Live performances of the song can be heard on 2000 Years: The Millennium Concert and 12 Gardens Live and Old Grey Whistle Test (video).

==Reception==
Billboard described "Movin' Out" as an "upbeat narrative that is sort of a commentary on upward mobility". Cash Box said that "growling cellos and a pulsating rhythm section set the mood for Joel's threatening indictment of middle-class values" and that it has "one of the best choruses he has written in some time, combined with unusual echo effects, a yapping horn section, and a melodic guitar finale that wraps it all up nicely." Record World said it is "a typically expressive Joel song, with New York City references and an unusual, piano-dominated structure."

==Versions==
The 45 rpm single slightly differs from the album version as the sound effects of the car near the end of the song were removed. The single was originally released in autumn of 1977, but was pulled when Joel's next single ("Just the Way You Are") started climbing the charts. It was re-released in March 1978.
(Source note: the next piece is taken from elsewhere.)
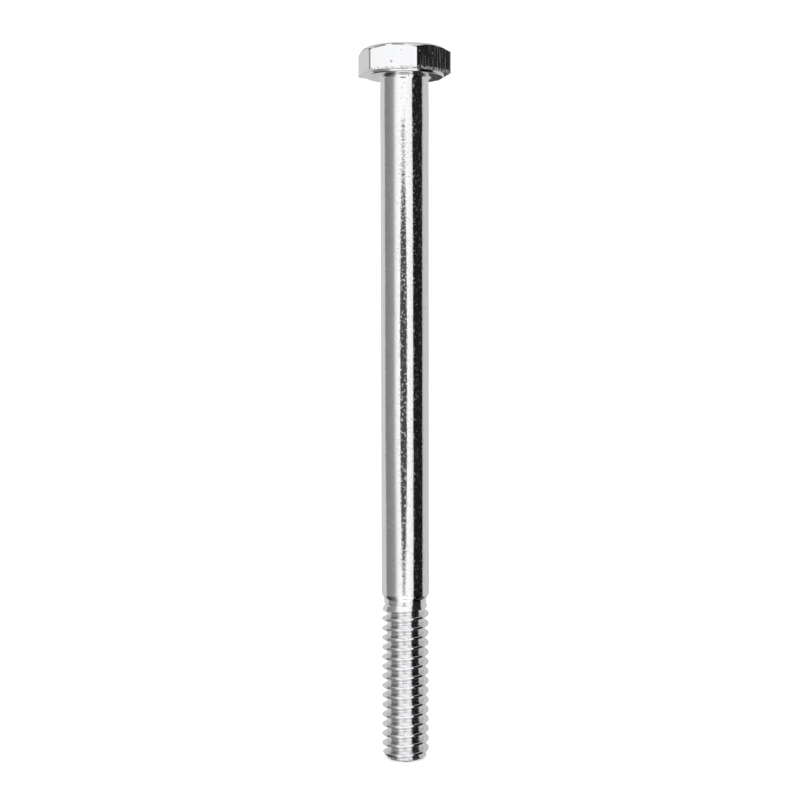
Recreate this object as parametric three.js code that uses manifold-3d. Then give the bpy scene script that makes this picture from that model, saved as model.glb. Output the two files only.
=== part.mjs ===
// Hex cap screw, 1/4-20 UNC x 3-1/2 in, zinc-plated steel, partly threaded.
// Units are millimetres. +Z runs up the axis towards the head, and the origin is the middle of the bearing
// plane under the head. Two flats of the hexagon face +Y and -Y, and two of its corners lie on the X axis.
// The bolt is one forging with a rolled thread. Its zones are separate closed solids that meet face to face
// on planes square to the axis.

import * as THREE from 'three';
import { mergeVertices } from 'three/addons/utils/BufferGeometryUtils.js';
import Module from 'manifold-3d';

const wasm = await Module();
wasm.setup();

// ---- driving dimensions ----

const INCH = 25.4;

const NOMINAL_DIAMETER = 0.25 * INCH;
const LENGTH = 3.5 * INCH; // bearing plane to the end of the point

// head
const ACROSS_FLATS = 10.87;
const HEAD_HEIGHT = 3.65; // bearing plane to the top of the head
const CORNER_RADIUS = 0.45; // upright edges of the hexagon
const TOP_CIRCLE_INSET = 0.385; // flats to the circle that the chamfer leaves on top
const CHAMFER_SLOPE = THREE.MathUtils.degToRad(30);
const WASHER_FACE_INSET = 0.31; // flats to the edge of the washer face
const WASHER_FACE_HEIGHT = 0.3;
const WASHER_EDGE_RADIUS = 0.28;

// shank
const SHANK_ALLOWANCE = 0.1; // nominal diameter less shank diameter
const HEAD_FILLET_RADIUS = 0.45;
const SHOULDER_RADIUS = 0.45; // rounds the end of the plain shank

// thread
const PITCH = INCH / 20;
const THREADED_LENGTH = 21.4; // end of the plain shank to the end of the point
const THREAD_ALLOWANCE = 0.2; // nominal diameter less thread diameter
const FLANK_ANGLE = THREE.MathUtils.degToRad(30); // each flank, from the plane square to the axis
const ROOT_RADIUS = 0.18; // rolled threads are round at the root and at the edges of the crest
const CREST_RADIUS = 0.14;
const CREST_FLAT = 0.1; // what the two crest radii leave between them
const NECK_STEP = 0.345; // shank to the plain neck, as thick as the blank for the thread
const NECK_HEIGHT = 0.9; // shoulder to where the ridges begin to rise out of the neck
const RIDGE_RISE_HEIGHT = 1.1; // over which they reach their full height
const GROOVE_DROP = 0.08; // shoulder to the middle of the groove where it starts
const GROOVE_START_ANGLE = THREE.MathUtils.degToRad(106); // round from +X
const RUNOUT_TURNS = 1.6; // turns over which the groove sinks to its full depth

// point
const POINT_INSET = 0.24; // thread root to the edge of the end face
const POINT_CHAMFER_HEIGHT = 1.15;
const POINT_HEIGHT = 1.5; // the end turn, as a zone of its own

// faceting
const ROUND_SEGMENTS = 48;
const THREAD_SEGMENTS = 24; // a turn of the groove has the same facets as the blank that it cuts
const CORNER_SEGMENTS = 4;
const ARC_SEGMENTS = 5;
const ROOT_SEGMENTS = 2; // on each side of the root's middle
const CREST_SEGMENTS = 2;

// ---- sizes and places worked out from them ----

const washerFaceRadius = ACROSS_FLATS / 2 - WASHER_FACE_INSET;
const topCircleRadius = ACROSS_FLATS / 2 - TOP_CIRCLE_INSET;
const shankRadius = (NOMINAL_DIAMETER - SHANK_ALLOWANCE) / 2;
const neckRadius = shankRadius - NECK_STEP;
const crestRadius = (NOMINAL_DIAMETER - THREAD_ALLOWANCE) / 2;
const threadRadii = ROOT_RADIUS + CREST_RADIUS;
const flankHeight = (PITCH - CREST_FLAT) / 2 - threadRadii * Math.cos(FLANK_ANGLE); // along the axis
const flankDepth = flankHeight / Math.tan(FLANK_ANGLE);
const threadDepth = flankDepth + threadRadii * (1 - Math.sin(FLANK_ANGLE));
const rootRadius = crestRadius - threadDepth;
const endFaceRadius = rootRadius - POINT_INSET;

const tipZ = -LENGTH;
const shoulderZ = tipZ + THREADED_LENGTH;
const neckZ = shoulderZ - NECK_HEIGHT;
const grooveStartZ = shoulderZ - GROOVE_DROP;
const fullThreadZ = grooveStartZ - (RUNOUT_TURNS + 1) * PITCH; // below it every turn is whole
const pointZ = tipZ + POINT_HEIGHT;

// ---- shape helpers ----

/** Points [x, y] of an arc about a centre, its first and last ones included. */
function arc(x, y, radius, fromAngle, toAngle, segments) {
  const points = [];
  for (let i = 0; i <= segments; i += 1) {
    const angle = THREE.MathUtils.lerp(fromAngle, toAngle, i / segments);
    points.push([x + radius * Math.cos(angle), y + radius * Math.sin(angle)]);
  }
  return points;
}

/** A three.js shape from a list of [x, y]. */
function outlineShape(points) {
  return new THREE.Shape(points.map(([x, y]) => new THREE.Vector2(x, y)));
}

/** A solid of revolution about Z. The profile is a list of [radius, height], from the axis to the axis. */
function turned(profile, segments = ROUND_SEGMENTS) {
  const points = profile.map(([radius, height]) => new THREE.Vector2(radius, height));
  const geometry = new THREE.LatheGeometry(points, segments);
  geometry.rotateX(Math.PI / 2); // the lathe's axis is Y
  return geometry;
}

/** A three.js geometry as a Manifold solid. */
function toSolid(geometry) {
  const bare = geometry.clone();
  bare.deleteAttribute('normal');
  bare.deleteAttribute('uv');
  const merged = mergeVertices(bare, 1e-5);
  const mesh = new wasm.Mesh({
    numProp: 3,
    vertProperties: new Float32Array(merged.attributes.position.array),
    triVerts: new Uint32Array(merged.index.array),
  });
  return new wasm.Manifold(mesh);
}

/** A Manifold solid as a three.js geometry with flat shading. */
function toGeometry(solid) {
  const { vertProperties, triVerts } = solid.getMesh();
  const geometry = new THREE.BufferGeometry();
  geometry.setAttribute('position', new THREE.BufferAttribute(Float32Array.from(vertProperties), 3));
  geometry.setIndex(Array.from(triVerts));
  const flat = geometry.toNonIndexed();
  flat.computeVertexNormals();
  return flat;
}

// ---- head ----

/** The hexagon with its corners rounded, flats facing +Y and -Y. */
function hexagonShape() {
  const halfTurn = Math.PI / 6; // half of what an outline turns at a corner
  const arcCentreRadius = (ACROSS_FLATS / 2 - CORNER_RADIUS) / Math.cos(halfTurn);
  const outline = [];
  for (let corner = 0; corner < 6; corner += 1) {
    const angle = (corner * Math.PI) / 3;
    const x = arcCentreRadius * Math.cos(angle);
    const y = arcCentreRadius * Math.sin(angle);
    outline.push(...arc(x, y, CORNER_RADIUS, angle - halfTurn, angle + halfTurn, CORNER_SEGMENTS));
  }
  return outlineShape(outline);
}

/** The hexagonal prism above the washer face, trimmed by the chamfer cone on top. */
function hexHead() {
  const prism = new THREE.ExtrudeGeometry(hexagonShape(), {
    depth: HEAD_HEIGHT - WASHER_FACE_HEIGHT,
    bevelEnabled: false,
  });
  prism.translate(0, 0, WASHER_FACE_HEIGHT);

  const coneRadius = ACROSS_FLATS; // well outside the corners
  const coneFoot = HEAD_HEIGHT - (coneRadius - topCircleRadius) * Math.tan(CHAMFER_SLOPE);
  const underside = Math.min(coneFoot, 0) - HEAD_HEIGHT; // clear below the prism
  const cone = turned([
    [0, underside],
    [coneRadius, underside],
    [coneRadius, coneFoot],
    [topCircleRadius, HEAD_HEIGHT],
    [0, HEAD_HEIGHT],
  ]);
  return toGeometry(toSolid(prism).intersect(toSolid(cone)));
}

/** The round face that bears on the work, its edge softened. The shank's fillet meets the middle of it. */
function washerFace() {
  const edgeX = washerFaceRadius - WASHER_EDGE_RADIUS;
  return turned([
    [0, 0],
    [shankRadius + HEAD_FILLET_RADIUS, 0],
    ...arc(edgeX, WASHER_EDGE_RADIUS, WASHER_EDGE_RADIUS, -Math.PI / 2, 0, ARC_SEGMENTS),
    [washerFaceRadius, WASHER_FACE_HEIGHT],
    [0, WASHER_FACE_HEIGHT],
  ]);
}

// ---- shank ----

/** The plain shank, from its fillet under the head down to its rounded shoulder. */
function shank() {
  const drop = Math.min(NECK_STEP, SHOULDER_RADIUS);
  const sweep = Math.acos(1 - drop / SHOULDER_RADIUS);
  const shoulderX = shankRadius - SHOULDER_RADIUS;
  const shoulderY = shoulderZ + SHOULDER_RADIUS * Math.sin(sweep);
  const filletX = shankRadius + HEAD_FILLET_RADIUS;
  return turned([
    [0, shoulderZ],
    ...arc(shoulderX, shoulderY, SHOULDER_RADIUS, -sweep, 0, ARC_SEGMENTS),
    ...arc(filletX, -HEAD_FILLET_RADIUS, HEAD_FILLET_RADIUS, Math.PI, Math.PI / 2, ARC_SEGMENTS),
    [0, 0],
  ]);
}

// ---- threaded end ----

/**
 * The middle of the groove's floor, followed down the bolt from just under the shoulder to beyond the point.
 * It starts at angle 0, and its angle falls as it goes down, which makes a right-hand thread. Over the
 * run-out it spirals in from outside the crests to the root radius.
 */
class GroovePath extends THREE.Curve {
  constructor() {
    super();
    this.turns = Math.ceil((grooveStartZ - tipZ) / PITCH + 1);
    this.startRadius = crestRadius + CREST_RADIUS;
  }

  turnsAt(t) {
    return t * this.turns;
  }

  angleAt(t) {
    return -2 * Math.PI * this.turnsAt(t);
  }

  getPoint(t, target = new THREE.Vector3()) {
    const grown = Math.min(1, this.turnsAt(t) / RUNOUT_TURNS);
    const radius = THREE.MathUtils.lerp(this.startRadius, rootRadius, Math.sin((grown * Math.PI) / 2));
    const angle = this.angleAt(t);
    const height = grooveStartZ - PITCH * this.turnsAt(t);
    return target.set(radius * Math.cos(angle), radius * Math.sin(angle), height);
  }

  getSpacedPoints(divisions) {
    return this.getPoints(divisions); // even steps of angle
  }

  /** Frames that keep the section in the plane of the axis: x points outwards and y up the bolt. */
  computeFrenetFrames(segments) {
    const frames = { tangents: [], normals: [], binormals: [] };
    for (let i = 0; i <= segments; i += 1) {
      const angle = this.angleAt(i / segments);
      frames.tangents.push(new THREE.Vector3(Math.sin(angle), -Math.cos(angle), 0));
      frames.normals.push(new THREE.Vector3(Math.cos(angle), Math.sin(angle), 0));
      frames.binormals.push(new THREE.Vector3(0, 0, 1));
    }
    return frames;
  }
}

/**
 * Half of the groove's section, from the middle of the round root along a flank to the round edge of the
 * crest. x is depth outwards from the root. The last chord runs on a little, so that the groove opens just
 * outside the blank.
 */
function halfSection() {
  const flankSweep = Math.PI / 2 - FLANK_ANGLE; // what an arc turns between the axis and a flank
  const root = arc(ROOT_RADIUS, 0, ROOT_RADIUS, Math.PI, Math.PI - flankSweep, ROOT_SEGMENTS);
  const crestX = threadDepth - CREST_RADIUS;
  const crestY = (PITCH - CREST_FLAT) / 2;
  const crest = arc(crestX, crestY, CREST_RADIUS, -flankSweep, 0, CREST_SEGMENTS);
  const [[x1, y1], [x2, y2]] = crest.slice(-2);
  return [...root, ...crest, [x2 + (x2 - x1) / 2, y2 + (y2 - y1) / 2]];
}

/** The groove as a solid, swept down the bolt. */
function threadGroove() {
  const upper = halfSection();
  const lower = upper.slice(1).reverse().map(([x, y]) => [x, -y]);
  const path = new GroovePath();
  return new THREE.ExtrudeGeometry(outlineShape([...upper, ...lower]), {
    steps: path.turns * THREAD_SEGMENTS,
    extrudePath: path,
    bevelEnabled: false,
  });
}

/** The threaded end before the groove is rolled in: neck, cone up to the crests, and chamfered point. */
function threadBlank() {
  return turned([
    [0, tipZ],
    [endFaceRadius, tipZ],
    [crestRadius, tipZ + POINT_CHAMFER_HEIGHT],
    [crestRadius, neckZ - RIDGE_RISE_HEIGHT],
    [neckRadius, neckZ],
    [neckRadius, shoulderZ],
    [0, shoulderZ],
  ], THREAD_SEGMENTS);
}

const threadedEnd = toSolid(threadBlank()).subtract(toSolid(threadGroove()));

/** The part of the threaded end between two heights, turned to where the groove starts. */
function threadZone(bottom, top) {
  const reach = 2 * crestRadius;
  const slice = turned([[0, bottom], [reach, bottom], [reach, top], [0, top]]);
  return toGeometry(threadedEnd.intersect(toSolid(slice))).rotateZ(GROOVE_START_ANGLE);
}

// ---- assembly ----

/** Bright zinc over steel. The drawn flats of the head are a little rougher than the turned surfaces. */
function zinc(roughness) {
  return new THREE.MeshStandardMaterial({ color: 0xc6c8ca, metalness: 1, roughness });
}

const zones = {
  hex_head: [hexHead(), zinc(0.24)],
  washer_face: [washerFace(), zinc(0.2)],
  shank: [shank(), zinc(0.16)],
  thread_runout: [threadZone(fullThreadZ, shoulderZ), zinc(0.22)],
  thread: [threadZone(pointZ, fullThreadZ), zinc(0.22)],
  point: [threadZone(tipZ, pointZ), zinc(0.26)],
};

const bolt = new THREE.Group();
for (const [name, [geometry, material]] of Object.entries(zones)) {
  const mesh = new THREE.Mesh(geometry, material);
  mesh.name = name;
  bolt.add(mesh);
}

export default bolt;
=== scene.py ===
"""Hex cap screw, 1/4-20 UNC x 3-1/2 in, bright zinc plated, standing on its point in a small light tent.

Everything is in metres in the CAD model's frame: +Z up the bolt's axis, the origin in the middle of the
bearing plane under the head.
"""

import bpy
import numpy as np
from mathutils import Matrix, Vector


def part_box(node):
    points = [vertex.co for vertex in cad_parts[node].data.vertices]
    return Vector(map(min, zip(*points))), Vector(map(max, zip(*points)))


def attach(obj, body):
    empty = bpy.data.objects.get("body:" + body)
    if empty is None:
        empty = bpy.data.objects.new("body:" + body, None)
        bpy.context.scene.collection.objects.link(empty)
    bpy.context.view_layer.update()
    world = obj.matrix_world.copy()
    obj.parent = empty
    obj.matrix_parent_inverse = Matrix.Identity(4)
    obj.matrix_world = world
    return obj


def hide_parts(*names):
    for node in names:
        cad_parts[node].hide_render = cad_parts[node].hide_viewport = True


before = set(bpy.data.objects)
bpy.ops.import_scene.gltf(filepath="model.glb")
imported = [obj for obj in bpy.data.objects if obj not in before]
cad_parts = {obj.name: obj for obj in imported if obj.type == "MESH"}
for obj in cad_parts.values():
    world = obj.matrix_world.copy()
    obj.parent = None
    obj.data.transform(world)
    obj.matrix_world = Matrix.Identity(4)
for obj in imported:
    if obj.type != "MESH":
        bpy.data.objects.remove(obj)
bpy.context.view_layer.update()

# ---- camera ----
# A catalogue view: a short telephoto lens a hand's breadth under the head, tipped down by a few degrees, so
# that the head is seen from below and the thread from above.

mm = 0.001
view_azimuth = np.radians(-74.24)
view_distance = 196.15 * mm
view_height = -32.5 * mm
view_aside = -0.65 * mm
view_tilt = np.radians(2.69)
view_roll = np.radians(-0.107)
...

In April 2017, the song was covered by the pop rock band (then-solo project fronted by Brendon Urie) Panic! at the Disco as part of the touring concert performance during the Death of a Bachelor Tour.

==Personnel==
- Billy Joel – lead and backing vocals, piano
- Steve Khan and Hiram Bullock – electric guitars
- Richie Cannata – saxophones
- Doug Stegmeyer – bass guitar
- Liberty DeVitto – drums

==Broadway musical==

The Twyla Tharp Broadway dance musical Movin' Out, featuring the songs of Billy Joel, opened at the Richard Rodgers Theatre in New York City on October 24, 2002, and played 1,307 performances before closing in December 2005. The show's lead piano player and singer was Michael Cavanaugh. It toured the US extensively from 2004 to 2007, with Darren Holden as lead Piano Man, and Matt Wilson, James Fox and Matthew Friedman as second Piano Men. The show transferred to the Apollo Victoria Theatre in the West End of London on April 10, 2006; James Fox played lead piano and sang, with Darren Reeves as second Piano Man. It closed early, on May 22, owing to poor ticket sales.

Movin' Out is also the title of the original Broadway cast album taken from the musical.

==Track listing==
- US-Columbia-ZSS 164108
1. "Movin' Out (Anthony's Song)" – 3:28
2. "Everybody Has A Dream" – 4:36

- UK-Columbia-CBS 6412
3. "Movin' Out (Anthony's Song)" – 3:30
4. "Vienna" – 3:32

==Charts==

===Weekly charts===

| Chart (1977–1978) | Peak position |
|---|---|
| Australia (Kent Music Report) | 99 |
| Canada RPM Top Singles | 11 |
| Canada Adult Contemporary (RPM) | 6 |
| Israel (IBA) | 6 |
| New Zealand | 31 |
| UK Singles (Official Charts) | 35 |
| UK Airplay (Radio & Record News) | 2 |
| US Billboard Hot 100 | 17 |
| US Cashbox Top 100 | 14 |
| US Adult Contemporary (Billboard) | 40 |

===Year-end charts===

| Chart (1978) | Rank |
|---|---|
| Canada RPM Top Singles | 106 |
| U.S. (Joel Whitburn's Pop Annual) | 118 |

== Certifications ==

| Region | Certification | Certified units/sales |
| New Zealand (RMNZ) | Gold | 15,000^{‡} |
| United Kingdom (BPI) | Silver | 200,000^{‡} |
| United States (RIAA) | 2× Platinum | 2,000,000^{‡} |
^{‡} Sales+streaming figures based on certification alone.